## Start THE RECORDS

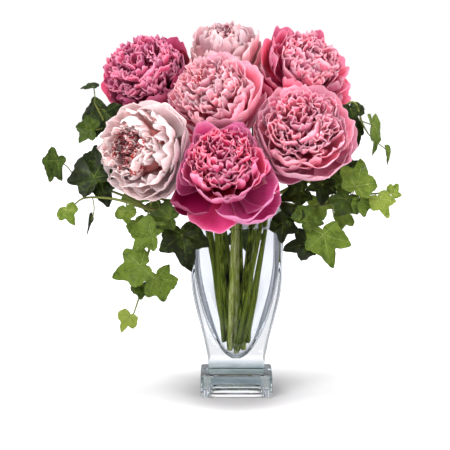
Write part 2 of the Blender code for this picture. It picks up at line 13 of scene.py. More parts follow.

## End THE RECORDS
## Start THE RECORDS

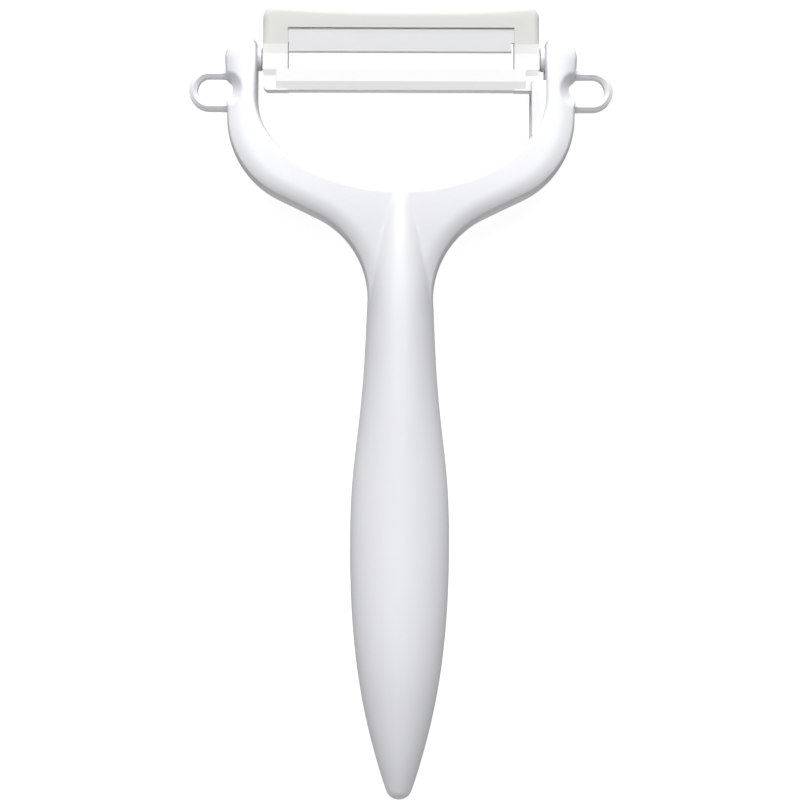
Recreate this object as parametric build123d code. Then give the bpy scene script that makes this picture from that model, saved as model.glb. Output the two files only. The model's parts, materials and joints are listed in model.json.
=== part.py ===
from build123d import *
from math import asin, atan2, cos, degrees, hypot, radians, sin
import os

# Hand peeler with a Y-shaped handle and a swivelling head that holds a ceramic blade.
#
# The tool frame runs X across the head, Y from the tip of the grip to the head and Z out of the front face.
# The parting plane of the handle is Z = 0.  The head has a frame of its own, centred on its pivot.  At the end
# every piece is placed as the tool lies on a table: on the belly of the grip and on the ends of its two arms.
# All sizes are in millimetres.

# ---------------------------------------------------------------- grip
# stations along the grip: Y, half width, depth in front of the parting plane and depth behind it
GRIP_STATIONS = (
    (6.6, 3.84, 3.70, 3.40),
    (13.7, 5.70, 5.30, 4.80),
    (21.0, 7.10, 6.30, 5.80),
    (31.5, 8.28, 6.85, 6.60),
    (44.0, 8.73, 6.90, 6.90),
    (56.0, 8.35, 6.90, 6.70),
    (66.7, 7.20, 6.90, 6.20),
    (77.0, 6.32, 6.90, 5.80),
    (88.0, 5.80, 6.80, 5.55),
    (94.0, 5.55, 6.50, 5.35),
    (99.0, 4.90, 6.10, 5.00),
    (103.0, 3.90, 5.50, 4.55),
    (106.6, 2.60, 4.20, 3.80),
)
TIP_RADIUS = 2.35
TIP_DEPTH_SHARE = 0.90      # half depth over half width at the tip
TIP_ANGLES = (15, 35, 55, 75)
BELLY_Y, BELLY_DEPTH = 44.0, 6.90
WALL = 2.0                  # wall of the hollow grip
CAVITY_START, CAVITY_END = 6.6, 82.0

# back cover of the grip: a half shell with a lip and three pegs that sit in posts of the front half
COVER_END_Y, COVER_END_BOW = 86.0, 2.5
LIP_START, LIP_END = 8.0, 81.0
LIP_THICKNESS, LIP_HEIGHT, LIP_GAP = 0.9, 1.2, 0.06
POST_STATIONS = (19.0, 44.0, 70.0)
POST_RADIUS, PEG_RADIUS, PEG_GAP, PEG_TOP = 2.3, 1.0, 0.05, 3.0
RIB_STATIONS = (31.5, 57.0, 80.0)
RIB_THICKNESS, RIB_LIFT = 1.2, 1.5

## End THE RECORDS

## STATED EXERCISE
Produce only the lines from the line containing "Recreate this object" through the line containing "RIB_THICKNESS, RIB_LIFT = 1.2, 1.5", inclusive of both, exactly as they stand in the entries above.

## ANSWER TO THE EXERCISE
Recreate this object as parametric build123d code. Then give the bpy scene script that makes this picture from that model, saved as model.glb. Output the two files only. The model's parts, materials and joints are listed in model.json.
=== part.py ===
from build123d import *
from math import asin, atan2, cos, degrees, hypot, radians, sin
import os

# Hand peeler with a Y-shaped handle and a swivelling head that holds a ceramic blade.
#
# The tool frame runs X across the head, Y from the tip of the grip to the head and Z out of the front face.
# The parting plane of the handle is Z = 0.  The head has a frame of its own, centred on its pivot.  At the end
# every piece is placed as the tool lies on a table: on the belly of the grip and on the ends of its two arms.
# All sizes are in millimetres.

# ---------------------------------------------------------------- grip
# stations along the grip: Y, half width, depth in front of the parting plane and depth behind it
GRIP_STATIONS = (
    (6.6, 3.84, 3.70, 3.40),
    (13.7, 5.70, 5.30, 4.80),
    (21.0, 7.10, 6.30, 5.80),
    (31.5, 8.28, 6.85, 6.60),
    (44.0, 8.73, 6.90, 6.90),
    (56.0, 8.35, 6.90, 6.70),
    (66.7, 7.20, 6.90, 6.20),
    (77.0, 6.32, 6.90, 5.80),
    (88.0, 5.80, 6.80, 5.55),
    (94.0, 5.55, 6.50, 5.35),
    (99.0, 4.90, 6.10, 5.00),
    (103.0, 3.90, 5.50, 4.55),
    (106.6, 2.60, 4.20, 3.80),
)
TIP_RADIUS = 2.35
TIP_DEPTH_SHARE = 0.90      # half depth over half width at the tip
TIP_ANGLES = (15, 35, 55, 75)
BELLY_Y, BELLY_DEPTH = 44.0, 6.90
WALL = 2.0                  # wall of the hollow grip
CAVITY_START, CAVITY_END = 6.6, 82.0

# back cover of the grip: a half shell with a lip and three pegs that sit in posts of the front half
COVER_END_Y, COVER_END_BOW = 86.0, 2.5
LIP_START, LIP_END = 8.0, 81.0
LIP_THICKNESS, LIP_HEIGHT, LIP_GAP = 0.9, 1.2, 0.06
POST_STATIONS = (19.0, 44.0, 70.0)
POST_RADIUS, PEG_RADIUS, PEG_GAP, PEG_TOP = 2.3, 1.0, 0.05, 3.0
RIB_STATIONS = (31.5, 57.0, 80.0)
RIB_THICKNESS, RIB_LIFT = 1.2, 1.5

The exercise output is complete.